ABSTRACT
Schizophrenia (Sz) is a severe mental disorder that affects ~.5% of the population worldwide and is associated
with significant increases in both disability and mortality. Disability is attributable in part to the effects of
cognitive impairments and experiential negative symptoms, while excess mortality is attributable in part to the
effects of increased suicidality early in the disorder and of negative modifiable health risk factors later in the
illness. EEG- and fMRI-based methods have been used extensively to investigate neural mechanisms, but
paradigms and methods differ extensively across groups. Small-scale studies implicate increased urgency as a
risk factor for both aggression and suicidality in schizophrenia, and of loneliness as a driver of increased health
risk but await replication in larger studies. The lack of availability of large scale, open databases that
incorporate both brain imaging and health & wellness information is thus a major barrier to scientific advance in
the field of Sz. The present study leverages the technology and data of the ongoing NIMH-funded (MH124045)
Rockland Sample II (NKI-RSII) study of normal development to create an open data set of multi-modal brain,
physiology and behavior for Sz. As the NKI-RSII, both raw and processed data will be shared online along with
analysis routines and will represent an open resource for clinical investigation. The NKI-RSI (n=1400) and RSII
(n=600) studies collect and share extensive neuroimaging, neurophysiological, physiological and deep
phenotyping data from a community-ascertained, cross-sectional, lifespan sample (ages 6–85 years old).
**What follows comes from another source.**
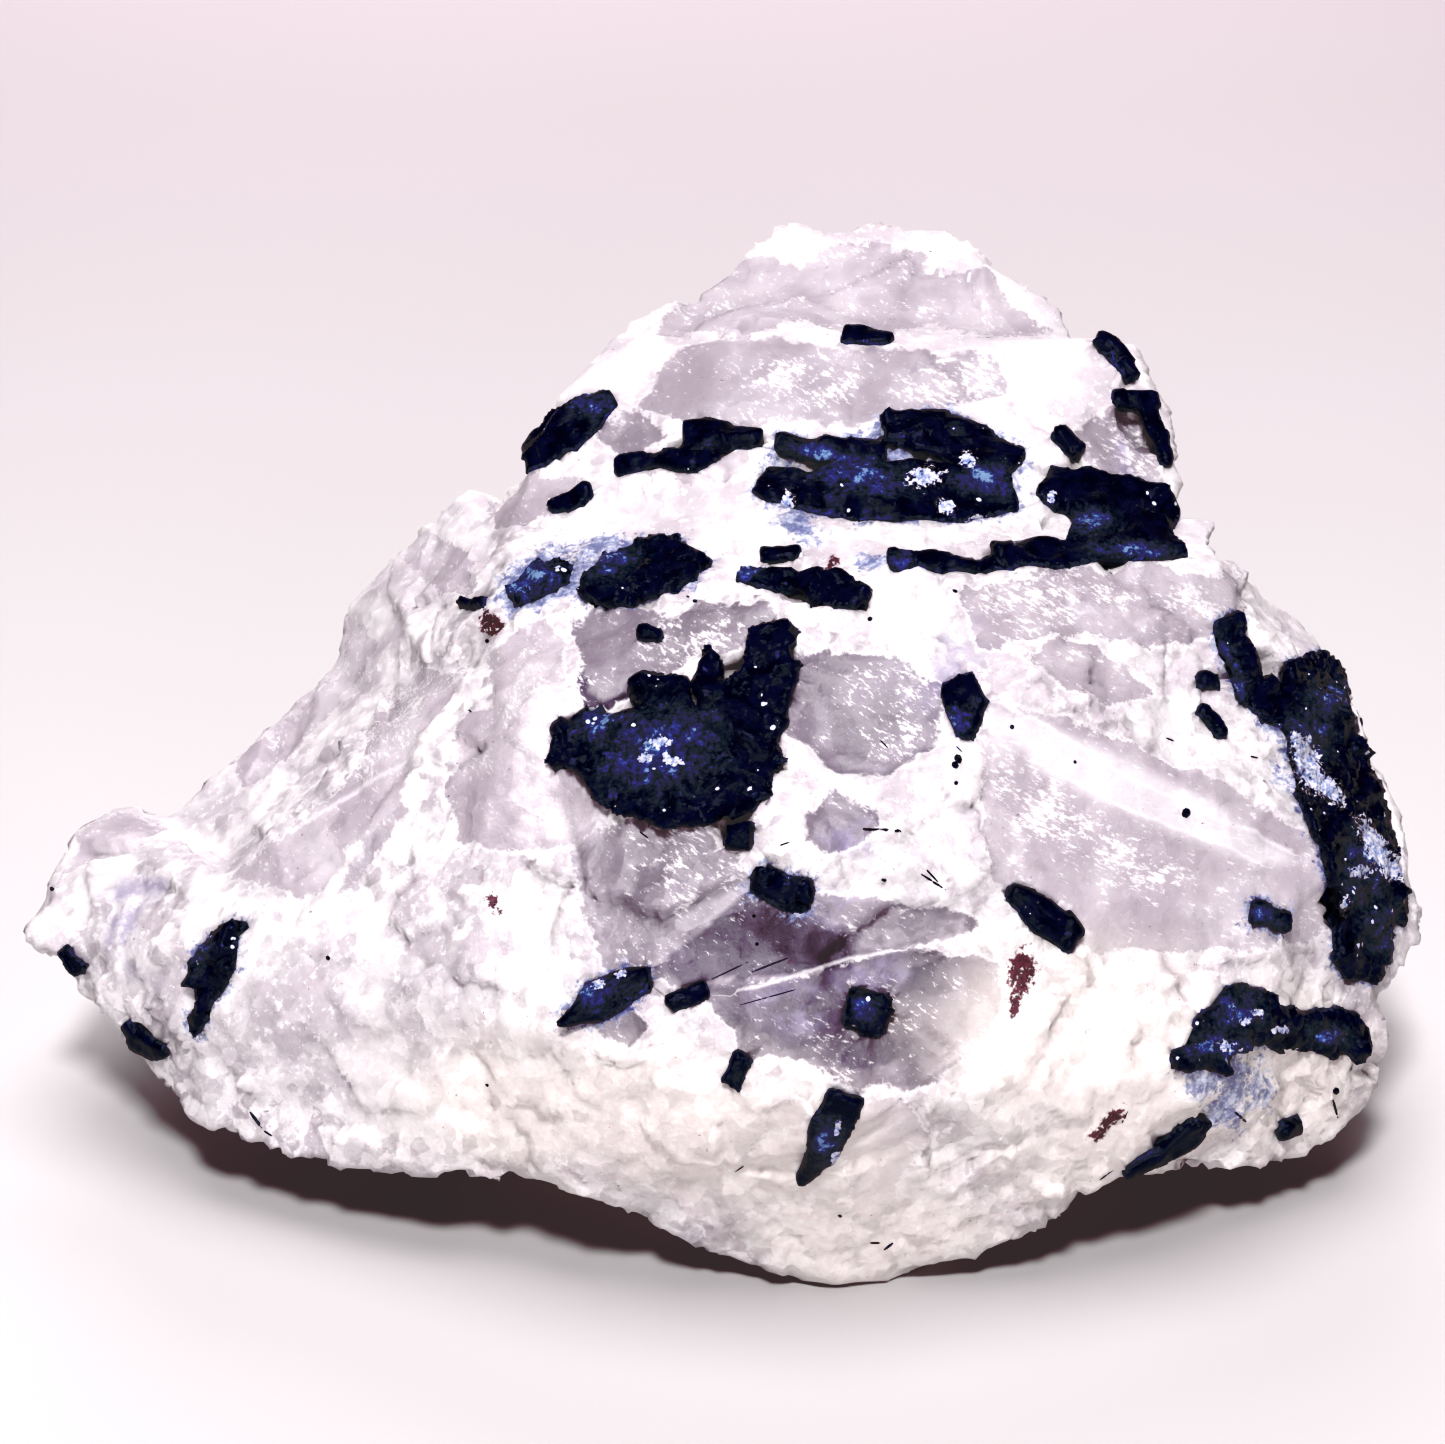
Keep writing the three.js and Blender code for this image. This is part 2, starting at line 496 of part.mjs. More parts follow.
function stone() {
  const random = numbersFrom(STONE_SEED);
  const block = unbrokenBlock();
  const onFaces = facePlaces(block, FACE_SCARS.spacing, random);
  const flaked = scarred(block, onFaces, FACE_SCARS, random);
  const onRidges = ridgePlaces(flaked, RIDGE_SCARS.spacing, random);
  const chipped = scarred(flaked, onRidges, RIDGE_SCARS, random);
  return largest(hollowed(chipped, random).subtract(underRest())).asOriginal().simplify(SLIVER);
}

// The place on a solid that shows at [across, up], or at the solid's edge a little further in,
// with the slant of the surface round it
function placeSeen([across, up], view, sight) {
  const eye = view.near.clone().multiplyScalar(EYE_DISTANCE);
  const look = (a, u) => sight(eye, seen([a, u, 0], view).sub(eye).normalize())[0];
  const share = EDGE_STEPS.find((step) => look(across * step, up * step));
  const around = NORMAL_PLACES.map(([a, u]) =>
    look(across * share + a * NORMAL_REACH, up * share + u * NORMAL_REACH),
  );
  const normal = new THREE.Vector3();
  around.filter(Boolean).forEach((hit) => normal.add(hit.face.normal));
  return { point: around[0].point, normal: normal.normalize() };
}

function hollowed(solid, random) {
  const sight = sighter(solid);
  return HOLLOWS.reduce((left, { middle, radius, depth }) => {
    const bite = flake(placeSeen(middle, FRONT, sight), radius, depth, RIDGE_SCARS.edge, random);
    return left.subtract(bite);
  }, solid);
}

// The corners of a crystal's section at one stop on its strand
function section({ point, normal, width }, along, view, rise, random) {
  const side = normal.clone().cross(along).normalize();
  const shows = Math.hypot(side.dot(view.across), side.dot(view.up));
  const wide = width / Math.max(FORESHORTENING, shows);
  const root = ROOT[0] + ROOT[1] * width;
  const place = ([share, above, below]) =>
    point
      .clone()
      .addScaledVector(side, share * wide * between(random, UNEVEN))
      .addScaledVector(normal, above * rise + below * root);
  return Object.fromEntries(Object.entries(SECTION).map(([name, corner]) => [name, place(corner)]));
}

// Corners of the nub that ties the end of one length into the next
function nubOn(corners, along) {
  const middle = new THREE.Box3().setFromPoints(corners).getCenter(new THREE.Vector3());
  return corners.map((p) => middle.clone().lerp(p, NUB_SIZE).addScaledVector(along, NUB_REACH));
}

// One strand: the corners of each length between its stops, and of the space that it needs
function strand(path, view, sight, random) {
  const stops = path.map(([across, up, width]) => {
    return { ...placeSeen([across, up], view, sight), width };
  });
  const rings = stops.map((stop, i) => {
    const before = stops[Math.max(0, i - 1)].point;
    const after = stops[Math.min(stops.length - 1, i + 1)].point;
    const along = after.clone().sub(before).normalize();
    const corners = section(stop, along, view, between(random, RISE), random);
    const { left, right, root } = corners;
    const mouth = [left, right].map((p) => p.clone().addScaledVector(stop.normal, POCKET_MOUTH));
    const body = Object.values(corners);
    return { body, nub: nubOn(body, along), space: [left, right, root, ...mouth] };
  });
  const last = rings.length - 1;
  return {
    lengths: rings.slice(0, last).map((start, i) => {
      const end = rings[i + 1];
      return [...start.body, ...end.body, ...(i + 1 < last ? end.nub : [])];
    }),
    space: rings.flatMap(({ space }) => space),
  };
}

// The planes that bound a hull, each once
function planesOf(solid) {
  const planes = [];
  for (const { face, normal } of facesOf(solid)) {
    const plane = new THREE.Plane().setFromNormalAndCoplanarPoint(normal, face.a);
    const isSame = (other) =>
      other.normal.angleTo(normal) < SAME_PLANE &&
      Math.abs(other.constant - plane.constant) < SAME_PLANE;
    if (!planes.some(isSame)) planes.push(plane);
  }
  return planes;
}

// The hull of some corners with each of its faces moved out
function grown(points, gap) {
  const box = new THREE.Box3().setFromPoints(points).expandByScalar(POCKET_BLOCK * gap);
  const size = box.getSize(new THREE.Vector3());
  const centre = box.getCenter(new THREE.Vector3());
  const block = solidFrom(new THREE.BoxGeometry(...size).translate(...centre));
  return planesOf(hull(points)).reduce((left, { normal, constant }) => {
    return left.trimByPlane(normal.clone().negate().toArray(), constant - gap);
  }, block);
}

// A crystal of one or more strands grown together, and the pocket it needs
function crystal(strands, view, sight, random) {
  const parts = strands.map((path) => strand(path, view, sight, random));
  return {
    body: joined(parts.flatMap(({ lengths }) => lengths.map(hull))),
    pocket: joined(parts.map(({ space }) => grown(space, POCKET_GAP))),
  };
}

function meshOf(name, solid, look) {
  const mesh = new THREE.Mesh(geometryFrom(solid), new THREE.MeshStandardMaterial(look));
  mesh.name = name;
  return mesh;
}

// Every crystal of one view, seated on the stone before any pocket is cut
function crystalsSeen(named, view, sight, random) {
  return Object.entries(named).map(([name, strands]) => {
    return { name, ...crystal(strands, view, sight, random) };
  });
}

function assemble() {
  const random = numbersFrom(CRYSTAL_SEED);
  const blank = stone();
  const sight = sighter(blank);
  const crystals = [
    ...crystalsSeen(FRONT_CRYSTALS, FRONT, sight, random),
    ...Object.entries(HIDDEN_CRYSTALS).flatMap(([azimuth, named]) =>
      crystalsSeen(named, viewAxes(Number(azimuth)), sight, random),
    ),
  ];
  const quartz = largest(crystals.reduce((left, { pocket }) => left.subtract(pocket), blank));
  const specimen = new THREE.Group();
  specimen.name = "tourmalinated_quartz";
  specimen.add(meshOf("quartz", quartz, QUARTZ_LOOK));
  crystals.forEach(({ name, body }) => specimen.add(meshOf(name, body, TOURMALINE_LOOK)));
  const box = new THREE.Box3().setFromObject(specimen);
  const middle = box.getCenter(new THREE.Vector3());
  specimen.position.set(-middle.x, -middle.y, -box.min.z);
  return specimen;
}

export default assemble();
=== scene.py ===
"""A hand specimen of tourmalinated quartz: milky quartz with blue-black tourmaline crystals."""
import math

import bpy
import numpy as np
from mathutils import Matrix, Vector, noise
from mathutils.bvhtree import BVHTree
from mathutils.kdtree import KDTree


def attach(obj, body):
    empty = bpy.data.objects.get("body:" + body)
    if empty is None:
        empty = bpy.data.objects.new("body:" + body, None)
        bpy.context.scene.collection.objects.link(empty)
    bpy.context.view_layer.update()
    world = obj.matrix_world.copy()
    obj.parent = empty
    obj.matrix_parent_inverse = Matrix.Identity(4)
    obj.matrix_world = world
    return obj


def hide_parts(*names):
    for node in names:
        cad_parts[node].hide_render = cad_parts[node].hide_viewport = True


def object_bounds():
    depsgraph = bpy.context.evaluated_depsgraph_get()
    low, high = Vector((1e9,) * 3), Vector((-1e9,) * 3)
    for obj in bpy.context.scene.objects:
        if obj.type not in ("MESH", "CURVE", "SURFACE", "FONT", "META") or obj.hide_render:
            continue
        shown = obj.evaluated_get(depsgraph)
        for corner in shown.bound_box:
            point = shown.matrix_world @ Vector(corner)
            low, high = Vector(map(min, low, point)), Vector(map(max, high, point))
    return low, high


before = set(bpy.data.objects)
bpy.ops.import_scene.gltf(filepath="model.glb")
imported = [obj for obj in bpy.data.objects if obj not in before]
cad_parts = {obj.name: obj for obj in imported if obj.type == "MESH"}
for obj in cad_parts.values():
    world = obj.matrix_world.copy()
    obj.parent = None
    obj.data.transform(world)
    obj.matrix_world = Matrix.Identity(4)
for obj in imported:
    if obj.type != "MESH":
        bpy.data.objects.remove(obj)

CAD_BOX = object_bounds()

# Lengths are in millimetres, unless another unit is named; this is one in metres
MM = 0.001
BOX_LOW, BOX_HIGH = (np.array(corner) / MM for corner in CAD_BOX)

# The viewpoint that every picture position below is given from, in the photograph's pixels
PHOTO_WIDTH = 1445
PHOTO_MIDDLE = (722.5, 722)
PIXEL = 62 / 1400  # in the picture plane
EYE_ELEVATION = math.radians(25)
EYE_DISTANCE = 140
DATUM = np.array([-0.162, -6.955, 22.5])  # the picture plane's middle, in the row frame
UP = np.array([0, math.sin(EYE_ELEVATION), math.cos(EYE_ELEVATION)])
NEAR = np.array([0, -math.cos(EYE_ELEVATION), math.sin(EYE_ELEVATION)])
SENSOR = 36
FACING = (-0.1, 0.2)  # how much the skin faces the eye where marks begin, and are full

SEED = 5
TINY = 1e-9  # keeps a division from failing

# The cells that a surface is broken into, in layers: their size, slope and lift
SKIN_VOXEL = 0.3
SKIN_BREAKS = [(4.0, 0.18, 0.1), (1.7, 0.2, 0.04), (0.8, 0.14, 0.015)]
FACET_BREAKS = [(6.0, 0.1, 0.08), (2.0, 0.06, 0.02)]
CRYSTAL_VOXEL = 0.16
GRANULAR_BREAKS = [(1.1, 0.4, 0.06), (0.5, 0.22, 0.02)]
STRIATED_BREAKS = [(1.6, 0.12, 0.05)]
FEWEST_CELLS = 8
BORDER_SCALE = 0.9  # of the waves in the cells' borders, in cells
BORDER_STRAY = 0.3  # how far the borders stray, in cells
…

Design of NKI-RSII was guided by three major themes: 1) multimodal measurement and integration across
functional domains, 2) ecological sampling (e.g., wearables, sensors, smartphone apps), and 3) enhanced
physiological phenotyping for cardiovascular fitness and obesity. Specific multi-modal measures include task-,
resting-state (R-), and natural vision (NV-) fMRI, diffusion kurtosis imaging (DKI), and naturalistic EEG (NV-
EEG) implemented through the recently developed Mobile Body/Brain Imaging (MoBI)-EEG platform. Relative
brain age (RBA) is calculated using novel multimodal algorithms. Behavioral assessments are drawn from the
NIH Toolbox library and include measures of Companionship, Life Satisfaction and Social Distress. Impulsivity
is evaluated using the UPPS-P. Disability is evaluated using the WHO Disability Assessment Schedule.
Ecological sampling is used to supplement behavioral assessments. Consistent with NKI-RSII procedures, all
data will be shared prospectively via the International Neuroimaging Data-sharing Initiative (INDI) and the
NIMH Data Archive (NDA). Despite the extensive investment in the NKI-RSI and RSII initiatives and the goals
of eventual neuropsychiatric use, no patient data sets are presently collected. This project leverages these
resources to collect a rich data set capable of supporting integrated investigation across neural-, behavioral-
and health-related levels, and will address key hypotheses related to causes and treatment target identification
for the extensive disability and excess mortality associated with Sz.